Iperattivo e apprezzato nella region africana in politica internazionale, bocciato in casa propria il presidente del Kenya, William Ruto. Per lo meno da quanto si evince dal racconto dei media kenioti e dalle proteste della società civile, quando Ruto ha appena superato la fase del bilancio di mid-term e si predispone per competere ed essere confermato alla guida del Paese nelle elezioni del 2027. Le cronache del Kenya però parlano di una situazione piena di tensioni e di un grande dissenso montante.
Spesso spento perdendo il senso della misura da chi governa e dalle istituzioni dello stato. I casi ‘gravi’ più recenti? Il mese scorso il deputato Charles Ong’ondo Were, membro dell’ODM, è stato ucciso all’inizio di maggio in un agguato compiuto da un sicario su una moto. Dieci individui sono stati arrestati a Nairobi, sospettati di aver orchestrato l’omicidio di Ong’ondo Were, un membro del parlamento keniano. Pochi giorni fa, poi, il capo della polizia keniota ha sospeso il capo di una stazione di polizia e tutti gli agenti in servizio quando un uomo, arrestato per “falsa pubblicazione”, è morto in custodia.
Ruto e la polizia che uccide Ojwang
Albert Ojwang era stato arrestato per un post su X nella cittadina occidentale di Homa Bay e condotto per 350 km fino alla capitale, Nairobi. Durante la custodia, il sospettato ha riportato ferite alla testa che ne hanno richiesto il trasporto d’urgenza in ospedale ma senza che Ojwang fosse salvato dalla morte.
Il caso di Ong’ondo e la morte di Ojwang sono solo due esempi del clima teso e di crescente preoccupazione per il trattamento riservato ad alcuni oppositori del governo. Recentissimi sono stati i problemi affrontati da Rose Njeri, l’attivista colpevole di avere creato un software per aiutare le persone a opporsi a una proposta di legge finanziaria del governo. Ma ha fatto scalpore anche l’arresto (e poi il rilascio) di Webster Ochora Elijah, il giornalista accusato di avere scritto una biografia non autorizzata della figlia del presidente, Charlene Ruto.

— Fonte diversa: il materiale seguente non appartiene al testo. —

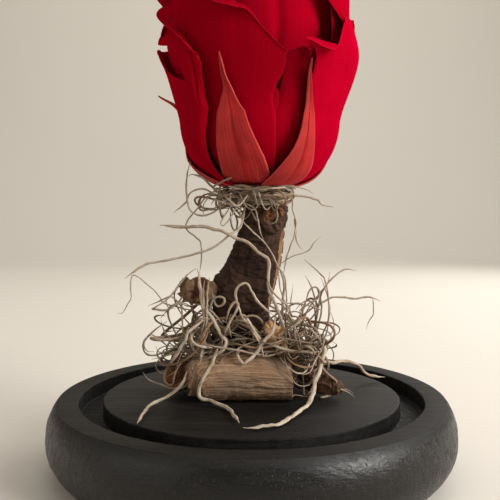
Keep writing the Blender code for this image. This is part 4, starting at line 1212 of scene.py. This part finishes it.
# Nests of loose strands. Curl is the turning in radians a millimetre, shade the range of the share of the
# pale colour; the second nest of each tangle, lower and nearer the wood, is kept dark as painted shade deep
# in the tangle, and the collar's are not.
# A wound nest's strands go round the rose's axis.
Nest = namedtuple("Nest", "centre radii count length thickness curl shade wound", defaults=(False,))
NESTS = {
    "moss_tangle_left": (Nest((-20.5, 0, 40.5), (8.5, 10, 11), 15, (28, 75), (0.26, 0.50), 0.065, (0.0, 0.8)),
                         Nest((-17, 3, 34), (9, 8.5, 7.5), 20, (20, 50), (0.22, 0.42), 0.10, (0.0, 0.35))),
    "moss_tangle_front": (Nest((-1, -8, 41.5), (15, 4, 6), 24, (20, 50), (0.28, 0.56), 0.085, (0.1, 0.9)),
                          Nest((1, 0, 35), (17, 7, 5.5), 34, (20, 50), (0.24, 0.45), 0.10, (0.0, 0.3))),
    "moss_tangle_right": (Nest((17.5, 0, 40), (7, 7.5, 9.5), 10, (30, 80), (0.26, 0.48), 0.06, (0.05, 0.8)),
                          Nest((14.5, 1, 34), (8, 9, 7), 22, (20, 50), (0.22, 0.45), 0.10, (0.0, 0.35))),
    "moss_tangle_back": (Nest((-1, 13, 37), (18, 8.5, 13), 70, (30, 80), (0.24, 0.50), 0.09, (0.05, 0.8)),
                         Nest((0, 11, 32), (18, 9, 8), 60, (20, 50), (0.24, 0.45), 0.10, (0.0, 0.35))),
    "moss_collar": (Nest((2.4, -0.5, 86.8), (10.8, 10.2, 2.4), 58, (16, 44), (0.22, 0.56), 0.0, (0.1, 1.0),
                         wound=True),
                    Nest((1.5, -1.0, 85.6), (8.5, 8.0, 2.8), 24, (18, 40), (0.20, 0.42), 0.06, (0.05, 0.8)),
                    Nest((-6, -3.5, 84), (8, 5, 4), 10, (24, 50), (0.22, 0.40), 0.10, (0.2, 0.7))),
}
NEST_NODES = {"moss_tangle_front": ["moss_tangle"], "moss_collar": ["moss_collar"]}
SINGLE_STRANDS = {"moss_tangle_front": TANGLE_STRANDS, "moss_collar": COLLAR_STRANDS}
# Balls that fill each piece of wood along its path, which the moss goes round
WOOD_BALLS = 16
WOOD_BALL_SHARE = 1.05
FLAKE_BALL_SHARE = 0.6
CLEARING_PASSES = 2
SMOOTHING_PASSES = 3
STRAND_STEP = 0.9
SINGLE_STRAND_STEP = 0.6
SINGLE_STRAND_SIDES = 8
LOOSE_STRAND_SIDES = 6
# Share of its radius in the tables that a single strand gets
SINGLE_STRAND_SHARE = 0.86
# Share of the loose strands that is rusty, and their tone
RUSTY_SHARE = 0.16
RUSTY_TONE = 1.2
PALEST_SINGLE_STRAND = 0.80
RUSTY_SEED = 50


DRIFT_OFFSETS = ((0.0, 0.0, 0.0), (17.3, 5.1, 9.7), (3.9, 23.6, 14.2))


def drift(place):
    """A vector that changes smoothly from place to place. The noise library's own differs from run to run."""
    return Vector([noise.noise(place + Vector(offset)) for offset in DRIFT_OFFSETS])


def any_way(draw):
    return Vector((draw.gauss(0, 1), draw.gauss(0, 1), draw.gauss(0, 1)))


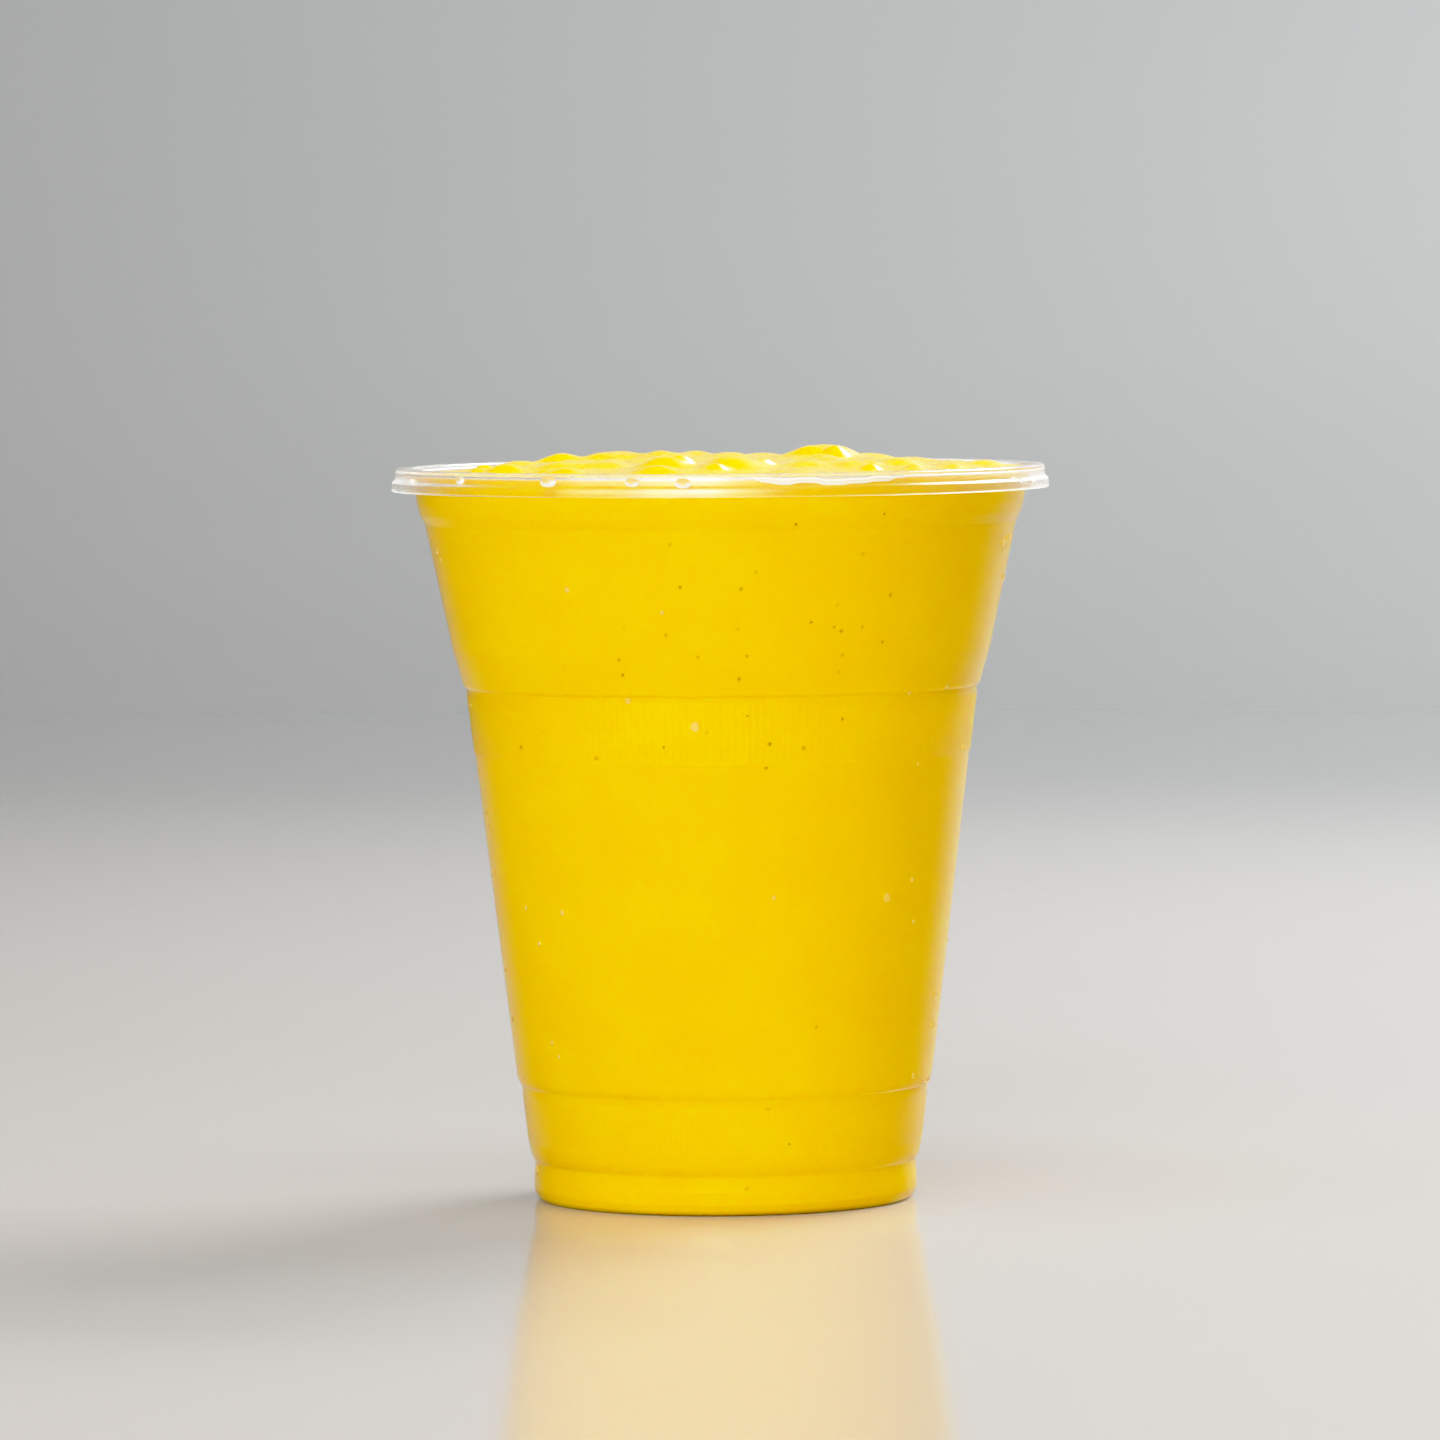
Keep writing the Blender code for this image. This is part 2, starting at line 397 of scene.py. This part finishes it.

I risultati economici? All’inizio della primavera e poi ora più di recente diversi giornali kenioti hanno analizzato il bilancio di metà mandato della presidenza di William Ruto. Secondo il Kenya Yearbook Editorial Board, il governo ha fatto progressi su temi chiave come la riduzione del costo della vita, la sicurezza alimentare, la creazione di posti di lavoro e il rafforzamento dell’economia. Tuttavia, un’analisi di Africa Check evidenzia che alcune affermazioni economiche dell’amministrazione Ruto sono state esagerate o basate su dati discutibili. Ad esempio, ci sono dubbi sulla crescita delle entrate statali, sulle rimesse e sull’inflazione. Il governo aveva ragione sulla crescita del PIL, sulla riduzione dell’inflazione e del deficit fiscale e sulla stabilità dello scellino. Ma le rimesse della diaspora sono cresciute del 22,8%, non del 60% dichiarato. Contro Ruto paiono schierate due importanti testate quotidiane. Critico con il governo è The Standard. E anche il Daily Nation è tutt’altro che tenero.
Proteste vibrate
Dallo storico gruppo fondato dall’Aga Khan è arrivata anche la notizia della frizione sempre maggiore con la Chiesa Cattolica. Il presidente della Conferenza episcopale cattolica del Kenya (KCCB), l’arcivescovo Maurice Muhatia, ha spinto i vescovi a criticare il regime di Kwanza. L’episcopato keniota hanno denunciato una “cultura della menzogna” e l’uso della macchina statale per silenziare i critici.
I vescovi hanno criticato il governo per non aver mantenuto le promesse elettorali e per aver introdotto nuove tasse che, secondo loro, stanno soffocando l’economia. Inoltre, hanno espresso preoccupazione per le sparizioni forzate di oppositori e attivisti, chiedendo un intervento immediato.